[DATA SHOWN]
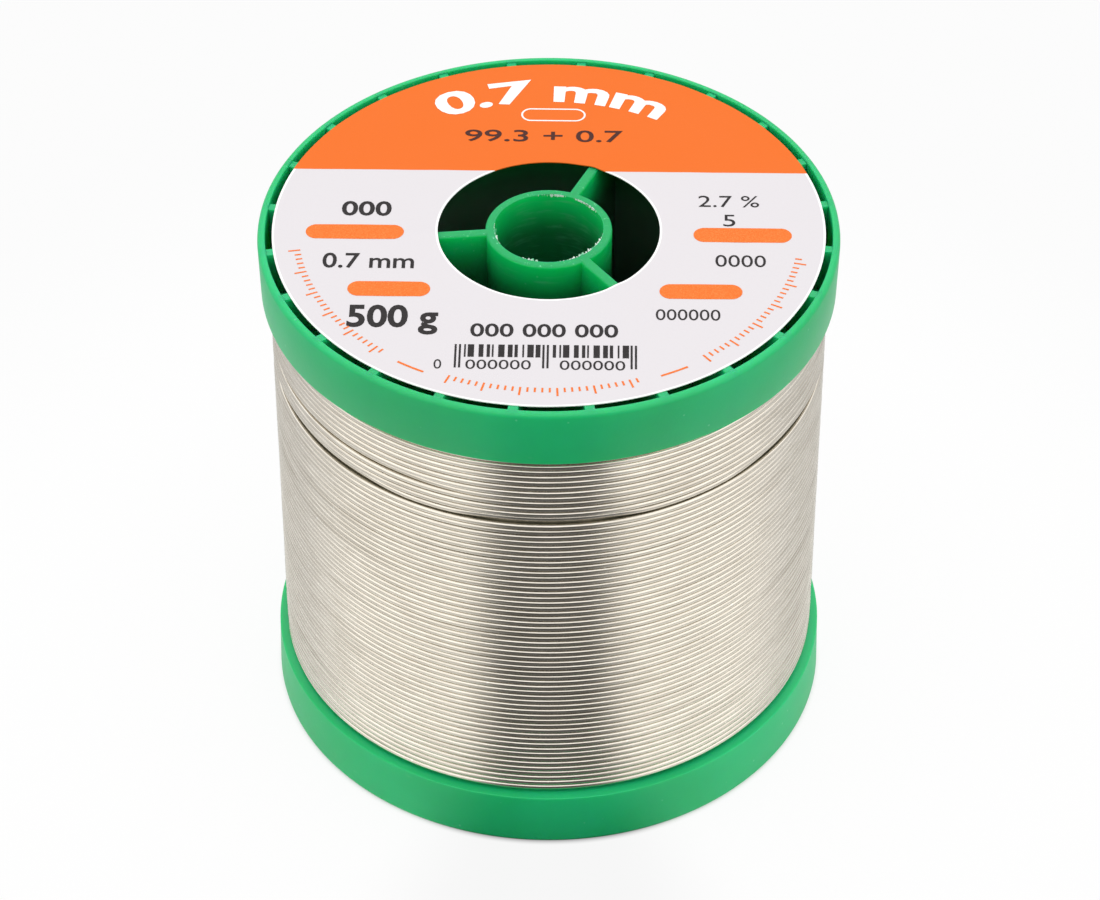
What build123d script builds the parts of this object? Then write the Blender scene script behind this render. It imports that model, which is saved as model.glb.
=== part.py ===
from build123d import *

import os

# A spool of flux-cored solder wire, standing on its lower flange.
# Millimetres, +Z up along the spool's axis, origin at the centre of the lower flange's resting plane.
# The bobbin is an extruded core (centre tube, three webs, winding drum) with a moulded flange on each end.
# Each flange is a thin disc inside a rim, stiffened by radial ribs, with a collar that sits on the drum.
# A paper ring covers the ribs of the upper flange. The wire fills the bobbin in concentric layers.

# Overall sizes
SPOOL_HEIGHT = 63.0
FLANGE_DIAMETER = 63.0

# Flanges
FLANGE_THICKNESS = 6.8
FLANGE_DISC_THICKNESS = 1.4
FLANGE_DRAFT = 0.17            # how much smaller the flange's radius is at its inner face
RIM_WALL = 1.0
RIM_OUTER_FILLET = 0.55
RIM_INNER_FILLET = 0.15
COLLAR_WALL = 1.2
RIB_COUNT = 24
RIB_THICKNESS = 1.1
FIRST_RIB_ANGLE = 8.0          # degrees from +X
RIB_RECESS = 0.2               # rib tops, collar and core ends lie this far inside the rim's plane

# Core
DRUM_DIAMETER = 36.4
DRUM_WALL = 1.6
BORE_DIAMETER = 11.8
TUBE_WALL = 0.95
WEB_COUNT = 3
WEB_THICKNESS = 1.15
FIRST_WEB_ANGLE = 65.5         # degrees from +X

# Label
LABEL_THICKNESS = 0.1
LABEL_RIM_GAP = 0.5            # between the label's edge and the rim's inner wall
LABEL_HOLE_DIAMETER = 24.0

# Wire
WIRE_TURN_SPACING = 0.726      # 0.7 mm wire, laid almost touching
WIRE_GROOVE_DEPTH = 0.3        # how deep the grooves between the outermost turns are
WIRE_CREST_SHARE = 0.4         # the share of a turn's pitch that its ridge's crest takes
WIRE_LAYER_COUNT = 20
WINDING_MARGIN = 1.1           # how far the flange's edge stands out past the outermost layer

FUSE_OVERLAP = 0.2             # how far a rib or web is sunk into the wall that it grows from

# Places that follow from the sizes above
flange_radius = FLANGE_DIAMETER / 2
drum_radius = DRUM_DIAMETER / 2
tube_radius = BORE_DIAMETER / 2 + TUBE_WALL
rim_inner_radius = flange_radius - RIM_WALL
collar_radius = drum_radius + COLLAR_WALL
label_radius = rim_inner_radius - LABEL_RIM_GAP
rib_top_z = SPOOL_HEIGHT - RIB_RECESS
flange_inner_z = SPOOL_HEIGHT - FLANGE_THICKNESS
disc_top_z = flange_inner_z + FLANGE_DISC_THICKNESS
winding_radius = flange_radius - WINDING_MARGIN
winding_width = SPOOL_HEIGHT - 2 * FLANGE_THICKNESS
layer_thickness = (winding_radius - drum_radius) / WIRE_LAYER_COUNT


def ring(outer_radius, inner_radius, bottom_z, top_z):
    """A plain ring about the spool's axis."""
    outer = Pos(0, 0, bottom_z) * extrude(Circle(outer_radius), top_z - bottom_z)
    inner = Pos(0, 0, bottom_z) * extrude(Circle(inner_radius), top_z - bottom_z)
    return outer - inner


def radial_wall(angle, inner_radius, outer_radius, thickness, bottom_z, top_z):
    """A flat wall that runs outwards from the axis at one angle, sunk into the walls at both its ends."""
    length = outer_radius - inner_radius + 2 * FUSE_OVERLAP
    middle = (inner_radius + outer_radius) / 2
    plan = Pos(middle, 0) * Rectangle(length, thickness)
    return Rot(0, 0, angle) * Pos(0, 0, bottom_z) * extrude(plan, top_z - bottom_z)


def core_profile():
    """The extruded core: centre tube, webs and winding drum, cut flush at both ends."""
    tube = ring(tube_radius, BORE_DIAMETER / 2, RIB_RECESS, rib_top_z)
    drum = ring(drum_radius, drum_radius - DRUM_WALL, RIB_RECESS, rib_top_z)
    core = tube + drum
    for index in range(WEB_COUNT):
        angle = FIRST_WEB_ANGLE + index * 360 / WEB_COUNT
        core += radial_wall(angle, tube_radius, drum_radius - DRUM_WALL, WEB_THICKNESS, RIB_RECESS, rib_top_z)
    return core


def flange_shell():
    """The upper flange without its ribs: disc, rim and collar, turned about the spool's axis."""
    outline = Polyline(
        (drum_radius, flange_inner_z),
        (flange_radius - FLANGE_DRAFT, flange_inner_z),
        (flange_radius, SPOOL_HEIGHT),
        (rim_inner_radius, SPOOL_HEIGHT),
        (rim_inner_radius, disc_top_z),
        (collar_radius, disc_top_z),
        (collar_radius, rib_top_z),
        (drum_radius, rib_top_z),
        close=True,
    )
    section = make_face(outline)
    rim_corners = section.vertices().group_by(Axis.Y)[-1].sort_by(Axis.X)
    section = fillet(rim_corners[-1], RIM_OUTER_FILLET)
    rim_corners = section.vertices().group_by(Axis.Y)[-1].sort_by(Axis.X)
    section = fillet(rim_corners[0], RIM_INNER_FILLET)
    return revolve(Plane.XZ * section, Axis.Z, 360)


def upper_flange():
    """One moulded flange with its radial ribs."""
    flange = flange_shell()
    for index in range(RIB_COUNT):
        angle = FIRST_RIB_ANGLE + index * 360 / RIB_COUNT
        flange += radial_wall(
            angle, collar_radius, rim_inner_radius, RIB_THICKNESS, disc_top_z - FUSE_OVERLAP, rib_top_z
        )
    return flange


def lower_flange(upper):
    """The same moulding turned over, on the core's other end."""
    return Pos(0, 0, SPOOL_HEIGHT) * Rot(180, 0, 0) * upper


def label():
    """The paper ring on the upper flange's ribs."""
    return ring(label_radius, LABEL_HOLE_DIAMETER / 2, rib_top_z, rib_top_z + LABEL_THICKNESS)


def inner_wire_layer(index):
    """One buried layer of the winding, as a plain ring that fills its share of the depth."""
    inner_radius = drum_radius + index * layer_thickness
    return ring(inner_radius + layer_thickness, inner_radius, FLANGE_THICKNESS, flange_inner_z)


def outer_wire_layer():
    """The outermost layer, with one flat-crested ridge for each turn of wire."""
    turn_count = int(winding_width / WIRE_TURN_SPACING)
    turn_pitch = winding_width / turn_count
    inner_radius = winding_radius - layer_thickness
    groove_radius = winding_radius - min(WIRE_GROOVE_DEPTH, layer_thickness / 2)
    outline = [(inner_radius, FLANGE_THICKNESS), (groove_radius, FLANGE_THICKNESS)]
    for turn in range(turn_count):
        low_z = FLANGE_THICKNESS + turn * turn_pitch
        outline.append((winding_radius, low_z + turn_pitch * (1 - WIRE_CREST_SHARE) / 2))
        outline.append((winding_radius, low_z + turn_pitch * (1 + WIRE_CREST_SHARE) / 2))
        outline.append((groove_radius, low_z + turn_pitch))
    outline.append((inner_radius, flange_inner_z))
    section = make_face(Polyline(*outline, close=True))
    return revolve(Plane.XZ * section, Axis.Z, 360)


def save(part, name):
    export_step(part, f"parts/{name}.step")


os.makedirs("parts", exist_ok=True)
upper = upper_flange()
save(core_profile(), "core_profile")
save(upper, "upper_flange")
save(lower_flange(upper), "lower_flange")
save(label(), "label")
for layer in range(WIRE_LAYER_COUNT - 1):
    save(inner_wire_layer(layer), f"wire_layer_{layer + 1:02d}")
save(outer_wire_layer(), f"wire_layer_{WIRE_LAYER_COUNT:02d}")
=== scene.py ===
import math

import bmesh
import bpy
from mathutils import Matrix, Vector, noise


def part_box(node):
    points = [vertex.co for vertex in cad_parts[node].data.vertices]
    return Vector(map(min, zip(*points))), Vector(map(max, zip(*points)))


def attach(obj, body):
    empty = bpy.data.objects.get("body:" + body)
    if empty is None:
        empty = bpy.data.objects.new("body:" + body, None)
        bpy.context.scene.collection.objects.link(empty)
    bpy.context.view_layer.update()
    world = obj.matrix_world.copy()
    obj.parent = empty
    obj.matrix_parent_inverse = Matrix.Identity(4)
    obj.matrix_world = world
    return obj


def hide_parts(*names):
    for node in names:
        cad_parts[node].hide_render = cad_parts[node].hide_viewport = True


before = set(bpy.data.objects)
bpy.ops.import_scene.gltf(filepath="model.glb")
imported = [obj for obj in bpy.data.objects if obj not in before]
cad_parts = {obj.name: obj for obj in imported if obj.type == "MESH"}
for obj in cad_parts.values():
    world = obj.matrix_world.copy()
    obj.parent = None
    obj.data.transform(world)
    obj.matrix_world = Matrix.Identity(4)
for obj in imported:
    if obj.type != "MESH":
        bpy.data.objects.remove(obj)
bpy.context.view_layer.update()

# A spool of flux-cored solder wire: green plastic bobbin, printed paper ring and the wound wire.
# The lengths below are millimetres. Each mesh is made at that size and brought to metres as it is finished.
MM = 0.001


def reach(node):
    """How far a round node of the frame stands out from the spool's axis, in millimetres."""
    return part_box(node)[1][0] / MM


def height_span(node):
    """The lowest and highest point of a node of the frame, in millimetres."""
    low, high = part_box(node)
    return low[2] / MM, high[2] / MM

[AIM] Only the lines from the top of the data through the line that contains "LABEL_HOLE_DIAMETER = 24.0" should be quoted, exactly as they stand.

[COMPLETE ANSWER]
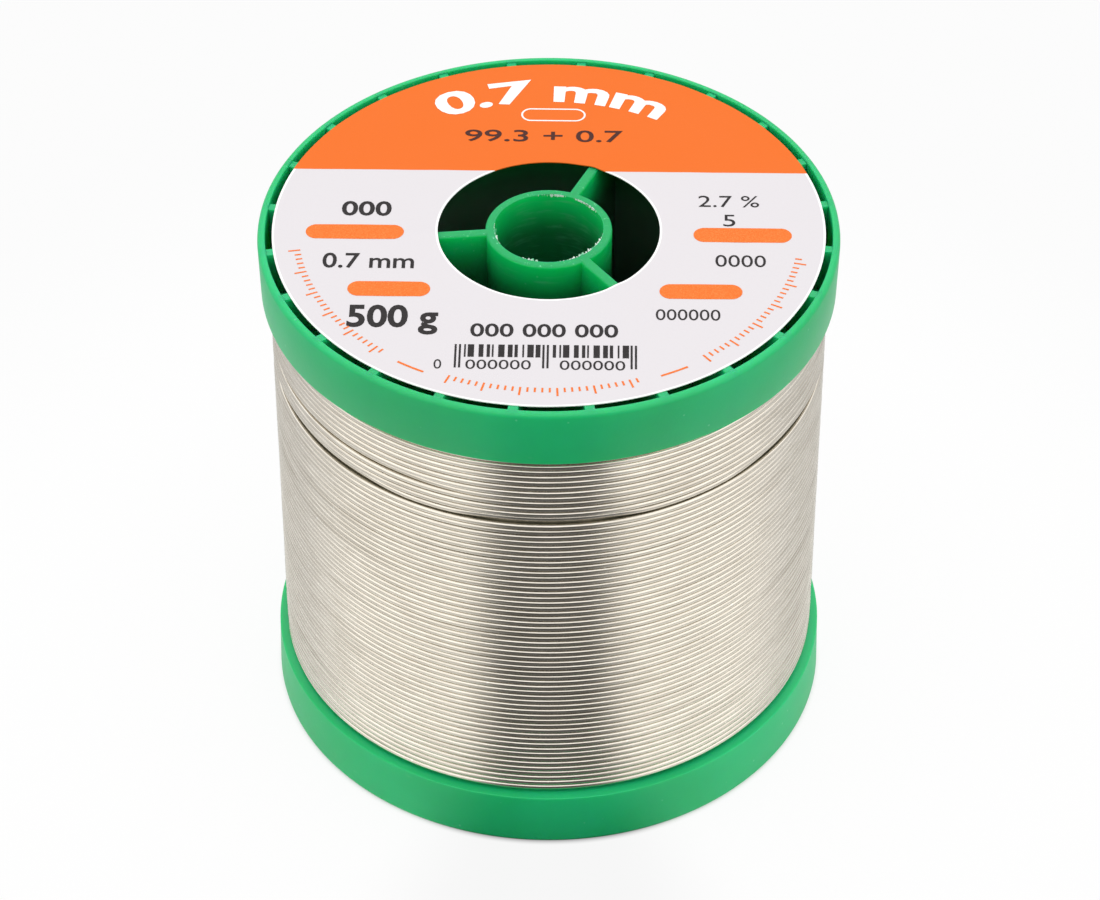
What build123d script builds the parts of this object? Then write the Blender scene script behind this render. It imports that model, which is saved as model.glb.
=== part.py ===
from build123d import *

import os

# A spool of flux-cored solder wire, standing on its lower flange.
# Millimetres, +Z up along the spool's axis, origin at the centre of the lower flange's resting plane.
# The bobbin is an extruded core (centre tube, three webs, winding drum) with a moulded flange on each end.
# Each flange is a thin disc inside a rim, stiffened by radial ribs, with a collar that sits on the drum.
# A paper ring covers the ribs of the upper flange. The wire fills the bobbin in concentric layers.

# Overall sizes
SPOOL_HEIGHT = 63.0
FLANGE_DIAMETER = 63.0

# Flanges
FLANGE_THICKNESS = 6.8
FLANGE_DISC_THICKNESS = 1.4
FLANGE_DRAFT = 0.17            # how much smaller the flange's radius is at its inner face
RIM_WALL = 1.0
RIM_OUTER_FILLET = 0.55
RIM_INNER_FILLET = 0.15
COLLAR_WALL = 1.2
RIB_COUNT = 24
RIB_THICKNESS = 1.1
FIRST_RIB_ANGLE = 8.0          # degrees from +X
RIB_RECESS = 0.2               # rib tops, collar and core ends lie this far inside the rim's plane

# Core
DRUM_DIAMETER = 36.4
DRUM_WALL = 1.6
BORE_DIAMETER = 11.8
TUBE_WALL = 0.95
WEB_COUNT = 3
WEB_THICKNESS = 1.15
FIRST_WEB_ANGLE = 65.5         # degrees from +X

# Label
LABEL_THICKNESS = 0.1
LABEL_RIM_GAP = 0.5            # between the label's edge and the rim's inner wall
LABEL_HOLE_DIAMETER = 24.0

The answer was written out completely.